Is this class right for me?

This class will be a good fit for you if you are comfortable working in R and are familiar with R's core data structures (vectors, matrices, lists, and data frames). You are comfortable with for loops and preferably aware of R's apply-family of functions. Ideally you will have written a few functions on your own. You have some experience working with R, but are ready to take it to the next level. Or, you may have considerable experience with other programming languages but are interested in quickly getting up to speed in the areas covered by this masterclass.

After this workshop, what will I be able to do?

You will be in a better position to code efficiently with R, perhaps avoiding the need, in some cases, to resort to C/C++ or parallel programming. But you will be able to implement so-called embarassingly parallel algorithms in R when the need arises, and you'll be ready to exploit R's C/C++ interface in several ways. You'll be in a position to author your own R package can include C/C++ code.

Other informaion

All participants will receive electronic copies of all slides, data sets, exercises, and R scripts used in the course.

You will need your laptop with the latest version of R. I recommend use of the R Studio IDE, but it is not necessary. A few add-on packages will be used in the workshop. Packages Rcpp and foreach will be used.
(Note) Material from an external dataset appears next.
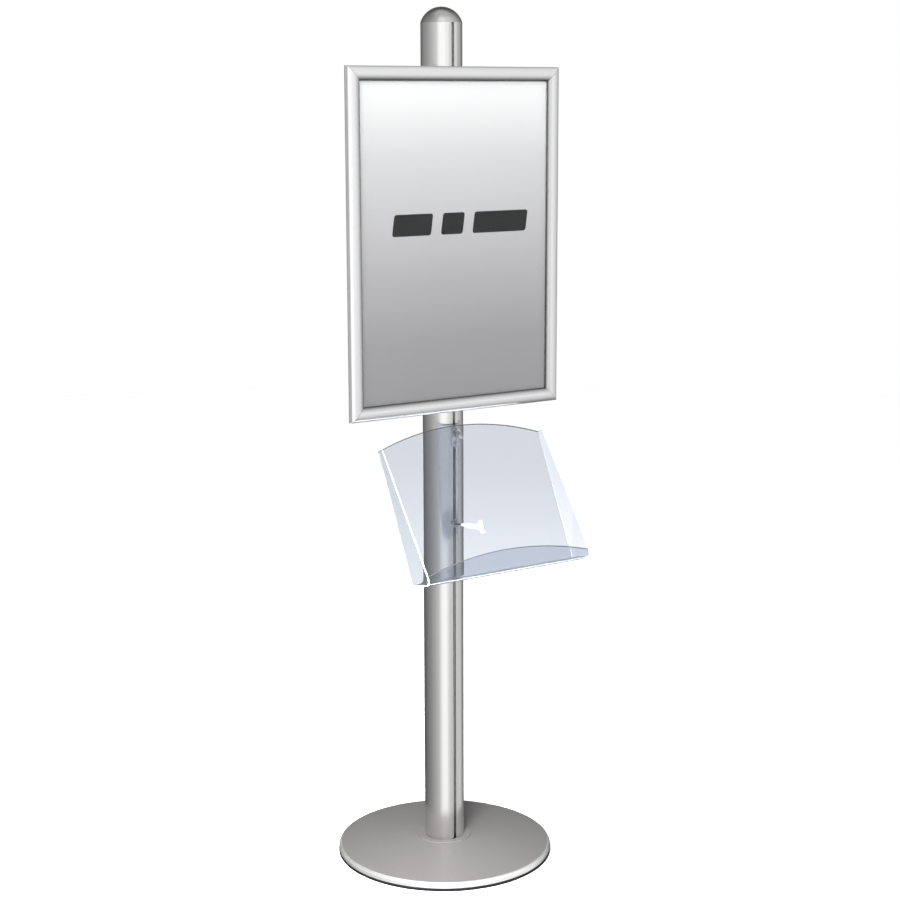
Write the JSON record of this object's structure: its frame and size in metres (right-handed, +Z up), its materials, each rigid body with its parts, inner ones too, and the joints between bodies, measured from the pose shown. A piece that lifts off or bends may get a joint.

As a complement to foreach you should also install doMC (Linux or MacOS only) and doSNOW (all platforms). If you want to work along with the C/C++ interface segment, some extra preparation will be required. Rcpp and use of the C/C++ interface requires compilers and extra tools; the folks at RStudio have a nice page that summarizes the requirements. Please note that these requirements may not be trivial (particularly in Windows) and need to be completed prior to the workshop if you intend to compile C/C++ code and use Rcpp during the workshop.